Histogram of the total number of steps taken each day
# Create the sums of steps per date
DFsteps <- tapply(DF$steps, DF$date, FUN=sum, na.rm=TRUE)
# Perform histogram of steps per day
library(ggplot2)
qplot(DFsteps, binwidth=1000, xlab="total number of steps taken each day")
Mean and median number of steps taken each day
# Create mean and median of steps per day
stepsMean <- mean(DFsteps, na.rm=TRUE)
stepsMedian <- median(DFsteps, na.rm=TRUE)
# Output mean and median
stepsMean
## [1] 9354.23
stepsMedian
## [1] 10395
Time series plot of the average number of steps taken
library(ggplot2)
# Create the means by intervals
averages <- aggregate(x=list(steps=DF$steps), by=list(interval=DF$interval),FUN=mean, na.rm=TRUE)
ggplot(data=averages, aes(x=interval, y=steps)) +
geom_line() +
ggtitle("Time Series: average number of steps") +
xlab("5-minute interval") +
ylab("average number of steps taken")
The 5-minute interval that, on average, contains the maximum number of steps
averages[which.max(averages$steps),]
## interval steps
## 104 835 206.1698
Code to describe and show a strategy for imputing missing data
Idea: Replace the NA by the mean of the corresponding interval.
# copy of data frame
DF2 <- DF
# add column for copleating index
DF2$CI <- "original"
# number of rows to check
l <- nrow(DF2)
# numbers of NAs
length(which(is.na(DF2$steps)))
## [1] 2304
# replace NAs by corresponing mean of the same interval --> complete data frame DF2
for (i in 1:l) {
if (is.na(DF2[i,1])) {
DF2[i,1] <- averages[averages$interval == DF2[i,3],2]
DF2[i,4] <- "completed"
}
}
# numbers of NAs / completed (control)
length(which(is.na(DF2$steps)))
## [1] 0
length(which(DF2$CI=="completed"))
## [1] 2304
# Recreate the sums of steps per date
DFsteps2 <- tapply(DF2$steps, DF2$date, FUN=sum, na.rm=TRUE )
# Recreate the mean and median of steps per date
stepsMean2 <- mean(DFsteps2)
stepsMedian2 <- median(DFsteps2)
c(stepsMean2, stepsMean)
## [1] 10766.19 9354.23
c(stepsMedian2, stepsMedian)
## [1] 10766.19 10395.00
We see, that the completation of the data frame did strongly change mean and median of the steps per date.
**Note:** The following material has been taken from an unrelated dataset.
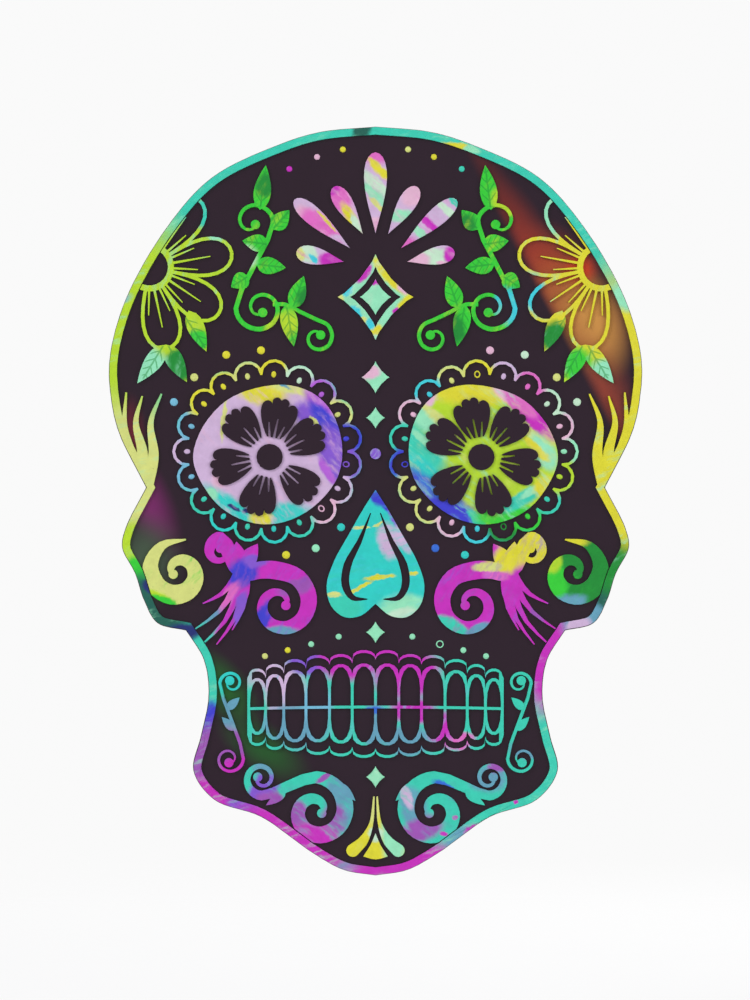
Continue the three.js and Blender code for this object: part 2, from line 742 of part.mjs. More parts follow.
// One petal with three lobes and three thin slots at its foot, turned about the flower's middle.
function petal(centre, turn) {
  const length = petalEnd - petalStart;
  const pairs = (shares, sign) => shares.map(([forth, side]) => plane(
    petalStart + forth * length,
    sign * side * petalHalfWidth,
  ));
  const half = (sign) => [
    ...smooth(pairs(petalSideShares, sign), lobeSteps),
    ...smooth(pairs(petalTipShares, sign), lobeSteps).slice(1),
  ];
  const lower = half(-1);
  const upper = half(1).slice(0, -1).reverse();
  const slots = [...filamentShares].reverse().flatMap(([side, reach]) => {
    const foot = side * petalHalfWidth;
    const tip = foot * filamentLeanShare;
    return [
      plane(petalStart, foot + filamentWidth / 2),
      plane(petalStart + reach * length, tip + filamentTipWidth / 2),
      plane(petalStart + reach * length, tip - filamentTipWidth / 2),
      plane(petalStart, foot - filamentWidth / 2),
    ];
  });
  const flat = [...lower, ...upper, ...slots];
  const end = polar(centre, petalEnd, turn);
  return laid(centre, end, flat.map((point) => [point.x, point.y]));
}

function makeEyes() {
  const edges = [scallops(eyeMiddle, scallopRadius), scallops(eyeMiddle, scallopRadius - lineWidth)];
  const disk = smooth(eyeDiscShares.map(([across, up]) => plane(
    eyeMiddle.x + across * eyeHalfWidth,
    eyeMiddle.y + up * eyeHalfHeight,
  )), curveSteps, true);
  const flower = plane(
    eyeMiddle.x + eyeFlowerShares[0] * eyeHalfWidth,
    eyeMiddle.y + eyeFlowerShares[1] * eyeHalfHeight,
  );
  ['right', 'left'].forEach((side) => {
    const turned = (loop) => (side === 'right' ? loop : mirrored(loop));
    const [outer, inner] = edges.map(turned);
    add(reliefLayer, `eye_ring_${side}`, plate(outer, reliefThickness, [inner]), tint('#7fc8e8'));
    const colour = side === 'right' ? '#d6dc32' : '#d4b4d6';
    add(reliefLayer, `eye_disc_${side}`, plate(turned(disk), reliefThickness), tint(colour));
    const hub = turned(disc(flower, flowerHubRadius));
    add(overlayLayer, `eye_centre_${side}`, plate(hub, overlayThickness), panelFinish);
    petalTurns.forEach((turn, index) => {
      const loop = turned(petal(flower, radians(turn)));
      add(overlayLayer, `eye_petal_${side}_${index + 1}`, plate(loop, overlayThickness), panelFinish);
    });
  });
}

function makeBrow() {
  dropShares.forEach(([round, tip], rank) => {
    const name = `brow_drop_${dropRanks[rank]}`;
    const loop = drop(onSkull(round), onSkull(tip), rank === 0 ? middleDropWidth : dropWidth);
    const shape = plate(loop, reliefThickness);
    if (rank === 0) {
      add(reliefLayer, name, shape, tint('#d8c6b0'));
      return;
    }
    add(reliefLayer, `${name}_right`, shape, tint('#a9c9a6'));
    add(reliefLayer, `${name}_left`, shape, tint('#d262c0')).scale.x = -1;
  });
  const lozenge = onSkull([0, lozengeHeightShare]);
  const frame = bowedDiamond(lozenge, lozengeHalfWidth, lozengeHalfHeight);
  const opening = bowedDiamond(
    lozenge,
    lozengeHalfWidth - 2 * lozengeBand,
    lozengeHalfHeight - 2 * lozengeBand,
  );
  const core = bowedDiamond(lozenge, coreHalfWidth, coreHalfHeight);
  add(reliefLayer, 'brow_lozenge_frame', plate(frame, reliefThickness, [opening]), tint('#d8b0c8'));
  add(reliefLayer, 'brow_lozenge_core', plate(core, reliefThickness), tint('#8fe0b8'));
  const diamonds = [
    ['bridge_diamond_upper', bridgeUpperHeightShare, bridgeHalfWidth, bridgeHalfHeight],
    ['bridge_diamond_lower', bridgeLowerHeightShare, smallHalfWidth, smallHalfHeight],
    ['philtrum_diamond', philtrumHeightShare, smallHalfWidth, smallHalfHeight],
    ['chin_diamond', chinDiamondHeightShare, smallHalfWidth, smallHalfHeight],
  ];
  diamonds.forEach(([name, heightShare, halfWidth, halfHeight]) => {
    const loop = bowedDiamond(onSkull([0, heightShare]), halfWidth, halfHeight);
    add(reliefLayer, name, plate(loop, reliefThickness), tint('#a8e0b4'));
  });
  const bead = disc(onSkull([0, bridgeBeadHeightShare]), bridgeBeadRadius);
  add(reliefLayer, 'bridge_bead', plate(bead, reliefThickness), tint('#b482d7'));
}

// An S of two curls, with round ends.
function scroll(curls, width, widthShares) {
  const path = curls.flatMap(curl);
  return [
    windingBand(path, width, widthShares),
    disc(path[0], ballRadius, ballSides),
    disc(path[path.length - 1], ballRadius, ballSides),
  ];
}

const leaves = (shares, width) => shares.map(([base, tip]) => leaf(onSkull(base), onSkull(tip), width));

function makeVines() {
  const branch = [...onSkullAll(browBranchShares), ...curl(browCurlShares[2])];
  const loops = [
    ...scroll(browCurlShares.slice(0, 2), vineWidth, curlWidthShares),
    windingBand(branch, vineWidth, taperShares),
    disc(branch[branch.length - 1], ballRadius, ballSides),
    ...leaves(browLeafShares, leafWidth),
  ];
  const finish = { right: tint('#3ccf46'), left: tint('#32c832') };
  addPair('vine', loops, [], finish, templePetals().map(placeOf));
}

// The temple flower's petals, each a drop from its round end in to the hub.
function templePetals(width = petalWidth + petalLineWidth) {
  const hub = onSkull(templePlaceShares);
  const reach = templePetalLength + (width - petalWidth) / 2;
  return templeTurns.map((degrees) => drop(polar(hub, reach, radians(degrees)), hub, width));
}

function makeTempleFlowers() {
  const hub = onSkull(templePlaceShares);
  const loops = [disc(hub, templeHubRadius + templeHubBand, dropSides)];
  templePetals(petalWidth).forEach((rim, rank) => {
    const half = rim.length / 2;
    loops.push(ribbon(rim.slice(0, half + 1), petalLineWidth, evenShares, 1));
    loops.push(ribbon([...rim.slice(half), rim[0]], petalLineWidth, evenShares, 1));
    templeRayTurns.forEach((aside, index) => {
      const turn = radians(templeTurns[rank] + aside);
      const tip = polar(hub, templePetalLength * templeRayShares[index], turn);
      loops.push(ribbon([hub, tip], rayWidth, spikeShares, 1));
    });
  });
  templeLeafTurns.forEach((turns, index) => {
    const [base, tip] = turns.map((degrees, end) => polar(
      hub,
      templePetalLength * templeLeafShares[index][end],
      radians(degrees),
    ));
    loops.push(leaf(base, tip, leafWidth));
  });
  const finish = { right: tint('#dcd632'), left: tint('#b2d628') };
  addPair('temple_flower', loops, [disc(hub, templeHubRadius, dropSides)], finish);
}

function makeNose() {
  const right = smooth(onSkullAll(noseShares), lobeSteps);
  const left = right.slice(1, -1).map((point) => plane(-point.x, point.y));
  const loop = [...left, right[right.length - 1], ...right.slice(1, -1).reverse(), right[0]];
  const slot = ribbon(onSkullAll(nostrilShares), nostrilWidth, nostrilWidthShares, lobeSteps);
  add(reliefLayer, 'nose_heart', plate(loop, reliefThickness, [slot, mirrored(slot)]), tint('#2dc8c3'));
}

// The strokes fan out from one place, each with the same slight bow.
function fanStrokes() {
  const place = onSkull(fanPlaceShares);
  return fanLengthShares.map((share, index) => {
    const turn = THREE.MathUtils.lerp(fanFirstTurn, fanLastTurn, index / (fanLengthShares.length - 1));
    const reach = fanLength * share;
    const end = polar(place, reach, radians(turn));
    const path = laid(place, end, fanBowShares.map(([forth, aside]) => [forth * reach, aside * reach]));
    return ribbon(path, strokeWidth, spikeShares, curlSteps);
  });
}

function makeCheeks() {
  const [outer, start, inner] = cheekCurlShares;
  const side = curl(outer);
  const moon = [
    windingBand(side, moonWidth, moonWidthShares),
    disc(side[side.length - 1], ballRadius, ballSides),
  ];
  const finish = { right: tint('#2da546'), left: tint('#c8d278') };
  addPair('cheek_moon', moon, [], finish, fanStrokes().map(placeOf));
  const path = [...curl(start), ...onSkullAll(cheekStemShares), ...curl(inner)];
  const whole = [
    windingBand(path, scrollWidth, cheekWidthShares),
    disc(path[0], ballRadius, ballSides),
    disc(path[path.length - 1], ballRadius, ballSides),
    ...fanStrokes(),
    ...leaves(cheekLeafShares, leafWidth),
  ];
  addPair('cheek_scroll', whole, [], { right: tint('#c32db4'), left: tint('#be2db4') });
}

// The inner and outer edge of a tooth column.
const toothEdges = (rank) => toothEdgeShares.slice(rank, rank + 2).map((share) => share * skullHalfWidth);

// The edge of a row of arches over the tooth columns, from the left end to the right.
function archRow(peaks, dipShare, shrink, sign) {
  const heights = peaks.map((share) => sign * onSkull([0, share]).y - shrink);
  const dip = dipShare * skullHeight;
  const right = [];
  heights.forEach((height, rank) => {
    const [low, high] = toothEdges(rank);
    const cusp = Math.min(height, heights[Math.max(rank - 1, 0)]) - dip;
    right.push(plane(low, sign * cusp));
    for (let cut = 1; cut < archSteps; cut += 1) {
      const turn = Math.PI * (1 - cut / archSteps);
      const across = (low + high) / 2 + ((high - low) / 2) * Math.cos(turn);
      right.push(plane(across, sign * (height - dip * (1 - Math.sin(turn)))));
    }
  });
  const end = toothEdgeShares[heights.length] * skullHalfWidth;
  right.push(plane(end, sign * (heights[heights.length - 1] - dip)));
  return [...mirrored(right.slice(1)), ...right];
}

// One tooth's opening, from the bite line to the top of its arch.
function toothOpening(column, peaks, sign) {
  const rank = column < 0 ? -column - 1 : column;
  const edges = toothEdges(rank);
  const [low, high] = column < 0 ? [-edges[1], -edges[0]] : edges;
  const sagged = (across) => onSkull([0, biteHeightShare]).y - biteSag * (across / skullHalfWidth) ** 2;
  const bite = (across) => sagged(across) + (sign * lineWidth) / 2;
  const peak = onSkull([0, peaks[rank]]).y - sign * lineWidth;
  const rise = toothArchShare * skullHeight;
  const half = (high - low - lineWidth) / 2;
  const loop = [];
  for (let cut = 0; cut <= archSteps; cut += 1) {
    const turn = (cut / archSteps) * Math.PI;
    loop.push(plane((low + high) / 2 + half * Math.cos(turn), peak - sign * rise * (1 - Math.sin(turn))));
  }
  [-half, half].forEach((side) => loop.push(plane((low + high) / 2 + side, bite((low + high) / 2 + side))));
  return loop;
}

function makeTeeth() {
  const end = toothEdgeShares[toothEdgeShares.length - 1] * skullHalfWidth;
  const corner = (side, share) => plane(side * (end + lineWidth / 2), onSkull([0, share]).y);
  const last = upperGumShares.length - 1;
  const outer = [
    ...archRow(upperGumShares, gumDipShare, 0, 1),
    corner(1, upperToothShares[last]),
    corner(1, lowerToothShares[last]),
    ...archRow(lowerGumShares, gumDipShare, 0, -1).reverse(),
    corner(-1, lowerToothShares[last]),
    corner(-1, upperToothShares[last]),
  ];
  const strip = (gums, peaks, sign) => {
    const inside = (point) => Math.abs(point.x) < end - lineWidth / 2;
    const far = archRow(gums, gumDipShare, lineWidth, sign).filter(inside);
    const near = archRow(peaks, toothArchShare / 2, 0, sign).filter(inside);
    return [...far, ...near.reverse()];
  };
  const holes = [strip(upperGumShares, upperToothShares, 1), strip(lowerGumShares, lowerToothShares, -1)];
  for (let column = -upperToothShares.length; column < upperToothShares.length; column += 1) {
    holes.push(toothOpening(column, upperToothShares, 1), toothOpening(column, lowerToothShares, -1));
  }
  add(reliefLayer, 'teeth_frame', replated(joined([outer], holes)), tint('#6fb4dc'));
}

function makeJaw() {
  const loops = [
    ...scroll(jawCurlShares, lineWidth, curlWidthShares),
    ...leaves(jawLeafShares, leafWidth / 2),
  ];
  const finish = { right: tint('#46c8b4'), left: tint('#7864c8') };
  addPair('jaw_vine', loops, [], finish, fanStrokes().map(placeOf));
}

function makeChin() {
  const loops = [
    ...scroll(chinCurlShares, scrollWidth, chinWidthShares),
    ...leaves(chinLeafShares, leafWidth / 2),
  ];
  addPair('chin_scroll', loops, [], { right: tint('#50c8b4'), left: tint('#8cb4c8') });
  const side = onSkullAll(chinDropShares);
  const sideDrop = [
    ribbon(side, chinDropWidth, chinDropWidthShares),
    disc(side[side.length - 1], chinDropWidth / 2),
  ];
  addPair('chin_drop', sideDrop, [], { right: tint('#aadcb4'), left: tint('#e0d232') });
  const top = onSkull([0, chinFanTopShare]);
  const foot = onSkull([0, chinFanFootShare]);
  const fan = smooth([
    plane(-fanHalfWidth, foot.y),
    plane(0, foot.y - fanHalfWidth / 4),
    plane(fanHalfWidth, foot.y),
  ]);
  const flank = smooth([
    plane(fanHalfWidth, foot.y),
    plane(fanHalfWidth * fanWaistShare, (foot.y + top.y) / 2),
    plane(0, top.y),
  ]);
  const loop = [...fan, ...flank.slice(1, -1), top, ...mirrored(flank.slice(1, -1))];
  add(reliefLayer, 'chin_drop_middle', plate(loop, reliefThickness), tint('#e0d232'));
}

makeBoard();
makePads();
makeStrap();
makeScrew();
makeRing();
makeRim();
makeEyes();
makeBrow();
makeVines();
makeTempleFlowers();
makeNose();
makeCheeks();
makeTeeth();
makeJaw();
makeChin();

export default plaque;
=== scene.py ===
# %% [markdown]
# # A sugar skull wall plaque
# The real object is a flat stack of cut pieces: a stained fibreboard back, a gloss aubergine-black face
# panel on it, and on the panel the coloured pieces of a sugar skull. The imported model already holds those
# pieces at their real size, so this lesson gives them their finishes, rounds their edges a little and adds
# what is too small or too smooth for it: raised ink dots, leaf veins, the wire ring and its fittings.

# %% Load the frame
import math

import bpy
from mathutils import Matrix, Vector


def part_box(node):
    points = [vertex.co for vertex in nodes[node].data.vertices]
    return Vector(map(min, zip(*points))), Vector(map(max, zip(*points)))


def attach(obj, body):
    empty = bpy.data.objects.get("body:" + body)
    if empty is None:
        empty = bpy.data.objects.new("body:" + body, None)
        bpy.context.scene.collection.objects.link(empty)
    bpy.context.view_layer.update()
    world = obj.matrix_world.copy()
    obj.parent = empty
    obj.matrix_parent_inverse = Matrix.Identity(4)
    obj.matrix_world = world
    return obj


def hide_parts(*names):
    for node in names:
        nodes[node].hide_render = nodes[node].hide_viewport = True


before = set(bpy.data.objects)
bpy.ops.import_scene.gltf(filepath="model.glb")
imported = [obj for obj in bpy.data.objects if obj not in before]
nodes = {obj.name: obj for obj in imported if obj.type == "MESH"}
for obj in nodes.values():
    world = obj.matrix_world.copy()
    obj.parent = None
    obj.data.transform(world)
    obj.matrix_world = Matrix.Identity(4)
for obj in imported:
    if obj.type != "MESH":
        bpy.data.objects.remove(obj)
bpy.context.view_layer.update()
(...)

What did also is the distribution of the sum of steps per date, as we will see in the next section:
Histogram of the total number of steps taken each day after missing values are imputed
# Preparation environment
library(ggplot2)
library(gridExtra)
require(gridExtra)
# Perform histogram of steps per day
plot1 <- qplot(DFsteps,
binwidth=1000,
ylim=c(0,15),
main="original",
xlab="total number of steps taken each day")
plot2 <- qplot(DFsteps2,
binwidth=1000,
ylim=c(0,15),
main="completed",
xlab="total number of steps taken each day")
# Plotting 2 plot in grid
grid.arrange(plot1, plot2, ncol=2)
Panel plot comparing the average number of steps taken per 5-minute interval across weekdays and weekends
library(ggplot2)
library(gridExtra)
# Formatting and expanding DF2 by $WD (Weekday in German) an $WDG (WeekDayGroup)
DF2[,2] <- as.Date(DF2[,2])
DF2$WD <- weekdays(DF2[,2])
DF2$WDG <- "week" # default = "week"
# Filling in the WeekDayGroup in German
for (i in 1:l) {
if (DF2[i,5] == "Samstag" | DF2[i,5] == "Sonntag") {
DF2[i,6] <- "weekend"
}
}
DF2[,6] <- as.factor(DF2[,6])
DF2w <-subset(DF2,DF2[,6]=="week")
DF2we <-subset(DF2,DF2[,6]=="weekend")
# Recreate the means by intervals
averagesW <- aggregate(steps ~ interval, DF2w, FUN=mean)
averagesWe <- aggregate(steps ~ interval, DF2we, FUN=mean)
# prepare the plots
plot1 <- ggplot(data=averagesW, aes(x=interval, y=steps)) +
geom_line() +
ylim(0, 250) +
ggtitle("Weekdays") +
xlab("5-minute interval") +
ylab("average number of steps taken")
plot2 <- ggplot(data=averagesWe, aes(x=interval, y=steps)) +
geom_line() +
ylim(0, 250) +
ggtitle("Weekend Days") +
xlab("5-minute interval") +
ylab("average number of steps taken")
# use the library "gridExtra"
require(gridExtra)
# plot
grid.arrange(plot1, plot2, ncol=2)
All of the R code needed to reproduce the results (numbers, plots, etc.) in the report
The underlying R Markdown document contains all of the R code needed to reproduce the report.